Just as they have done for millennia. The Australian continent has been drying out and getting hotter since it split from Antarctica some 85 million years ago. Accurate climate records for Australia have only been kept for a little over 100 years. Yes, the recent events are unprecedented in the last 100 years or so, but that is not say it hasn't happened time and time again in the last 85 million years. The forests of Australia have evolved to thrive in the wake of large forest fires. Many species of tress need fires to germinate and drop their seeds. The ash from the fires gives a major nutrient boost to the soil to kick the trees off again. The government wasting money on reseeding areas of forest will only result in an imbalance of the natural order of recovery. Leave the forests alone and they will regenerate quickly, as has been proven many times in the past. Yes, climate change and global warming have contributed to the fires, but the forests are equipped to handle it.

1 ( +4 / -3 )

Sounds like a great opportunity to regrow the forests - and in patterns we like, with species we want!

-3 ( +1 / -4 )

Bugle Boy of Company B - Sounds like a great opportunity to regrow the forests - and in patterns we like, with species we want!

Yeah, great! Let's replant the forest with Japanese red cedar and make everybody sick.

-1 ( +2 / -3 )

So we are told that

Australia’s forests are burning at a rate unmatched in modern times and scientists say the landscape is being permanently altered as a warming climate

And further down in the article:

Most forested areas can be expected to eventually regenerate, said Owen Price, a senior research fellow at the University of Wollongong

So Owen Prince is not a scientist? Or (gasp, shudder), a denier?

The article writers can´t even stay on message within one piece...

1 ( +2 / -1 )

Tom;

Wiillii: Correct.

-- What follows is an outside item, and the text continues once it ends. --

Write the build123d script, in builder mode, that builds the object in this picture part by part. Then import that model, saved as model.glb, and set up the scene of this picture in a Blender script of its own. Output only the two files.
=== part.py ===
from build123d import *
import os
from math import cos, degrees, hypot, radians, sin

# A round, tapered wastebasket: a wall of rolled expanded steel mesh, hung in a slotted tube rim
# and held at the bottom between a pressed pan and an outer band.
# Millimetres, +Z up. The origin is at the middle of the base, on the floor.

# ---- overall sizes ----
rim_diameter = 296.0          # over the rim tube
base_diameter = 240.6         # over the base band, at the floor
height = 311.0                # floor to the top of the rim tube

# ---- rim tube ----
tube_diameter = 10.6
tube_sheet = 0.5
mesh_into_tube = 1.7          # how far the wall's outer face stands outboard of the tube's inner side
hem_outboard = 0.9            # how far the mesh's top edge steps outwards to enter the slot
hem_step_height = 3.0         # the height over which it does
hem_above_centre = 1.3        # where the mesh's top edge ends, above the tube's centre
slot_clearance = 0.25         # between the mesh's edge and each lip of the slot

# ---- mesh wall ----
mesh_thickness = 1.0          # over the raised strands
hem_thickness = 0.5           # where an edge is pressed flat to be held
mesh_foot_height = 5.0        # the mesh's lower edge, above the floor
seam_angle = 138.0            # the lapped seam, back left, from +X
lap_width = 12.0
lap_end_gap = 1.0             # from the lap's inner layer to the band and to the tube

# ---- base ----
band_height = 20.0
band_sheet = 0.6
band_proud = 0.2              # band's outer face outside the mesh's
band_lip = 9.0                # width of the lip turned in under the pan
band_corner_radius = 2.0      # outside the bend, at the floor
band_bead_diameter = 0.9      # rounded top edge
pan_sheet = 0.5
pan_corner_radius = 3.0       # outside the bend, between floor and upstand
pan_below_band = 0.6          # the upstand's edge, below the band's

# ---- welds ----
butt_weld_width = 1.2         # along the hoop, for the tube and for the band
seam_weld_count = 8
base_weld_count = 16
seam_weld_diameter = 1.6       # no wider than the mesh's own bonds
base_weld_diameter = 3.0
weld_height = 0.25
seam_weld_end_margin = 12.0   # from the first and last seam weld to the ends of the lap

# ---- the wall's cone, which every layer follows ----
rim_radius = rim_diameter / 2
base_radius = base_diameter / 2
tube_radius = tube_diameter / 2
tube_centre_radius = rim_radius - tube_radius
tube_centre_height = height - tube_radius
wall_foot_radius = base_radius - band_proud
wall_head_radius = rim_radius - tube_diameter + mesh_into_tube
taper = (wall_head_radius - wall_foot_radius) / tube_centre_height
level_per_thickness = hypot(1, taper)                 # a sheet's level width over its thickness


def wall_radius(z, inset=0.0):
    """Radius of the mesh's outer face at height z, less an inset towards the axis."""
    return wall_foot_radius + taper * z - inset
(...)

Forests always grow back?

If you let them, yes of course.

0 ( +2 / -2 )

Disillusioned:

Yeah, great! Let's replant the forest with Japanese red cedar and make everybody sick.

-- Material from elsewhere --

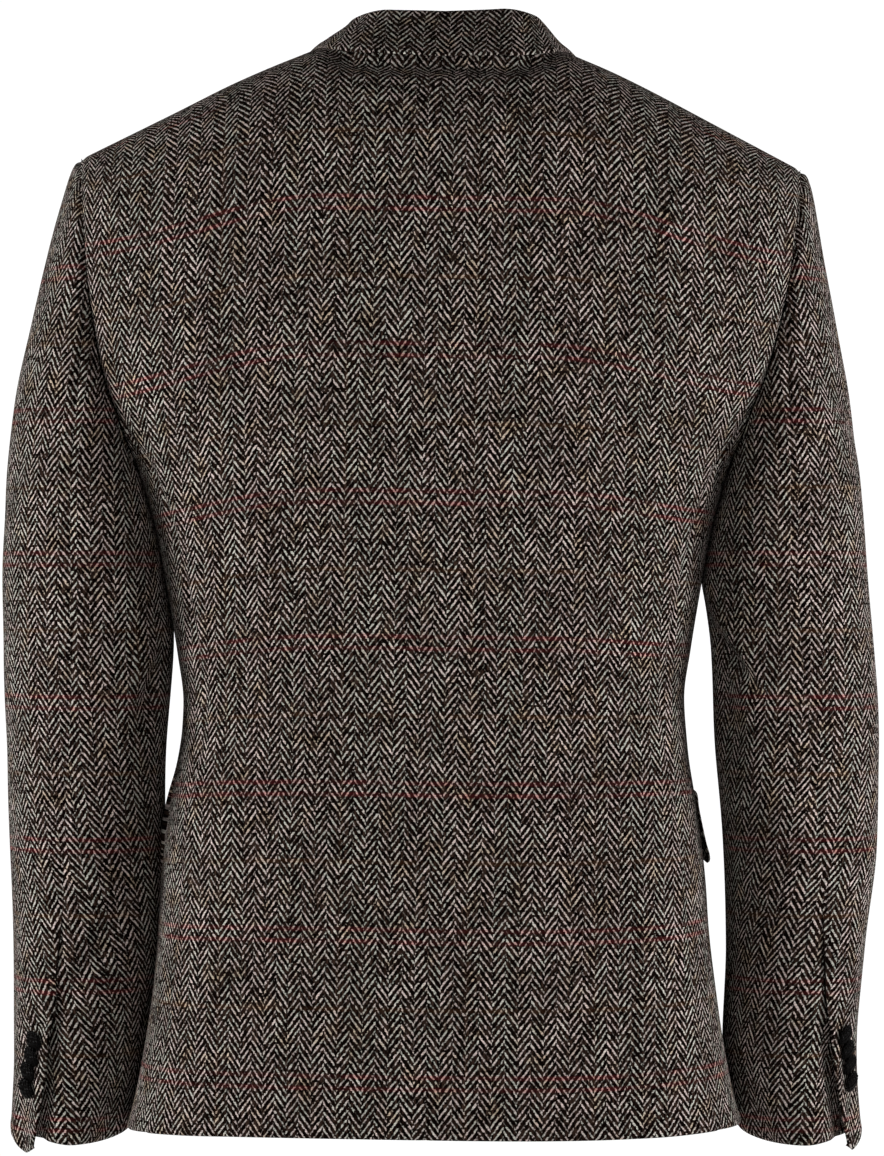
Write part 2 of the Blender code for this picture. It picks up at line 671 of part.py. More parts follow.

Better than with plantations of deep-root, water hogging, poisenous Eucalyptus trees, which are a massive environmental problem in SE Asia.

-2 ( +1 / -3 )

Outside of forests in humid areas, forests create their own climate, through shading the ground and releasing groundwater through their leaves. This allows them to extend their growing range into places where the climate would not otherwise support trees.

These firestorm wildfires (ones that burn basically all the trees, as opposed to the more common ones that end up leaving islands of unburnt trees) could indeed prove fatal (at least for several generations) to the widespread forests they've burned. Even without further stresses, and the already inevitable increases in temperature from climate change, and even with a lot of human intervention (reseeding, irrigation, and steps to disrupt the grasslands to allow trees a foothold) a significant portion of the forests are going to turn into scrublands (isolated stands of stunted trees surrounded by grasslands) and grasslands.

-1 ( +1 / -2 )

With most JT readers not American to begin with, why employ the US state of Ohio for size comparison? If we were talking about a large forest fire in California, I doubt we’d be told that it had burned an area as large as Tasmania. Why not say, instead, that the fires have burnt an area equivalent to 1.5x times the state of Tasmania, or nearly 50% the size of the state of Victoria.

The America-centrism of the writing is also on display with the information that some of Australia’s eucalypts grow to ‘almost’ 90 meters “comparable to the redwoods of Northern California.” In actual fact, these trees can grow to well in excess of 100 meters, and there’s reliable evidence of some individual giants topping out at heights of up to 130-140 meters.

0 ( +0 / -0 )

Yeah, great! Let's replant the forest with Japanese red cedar and make everybody sick

That’s a terrible idea. Obviously use native (local) trees.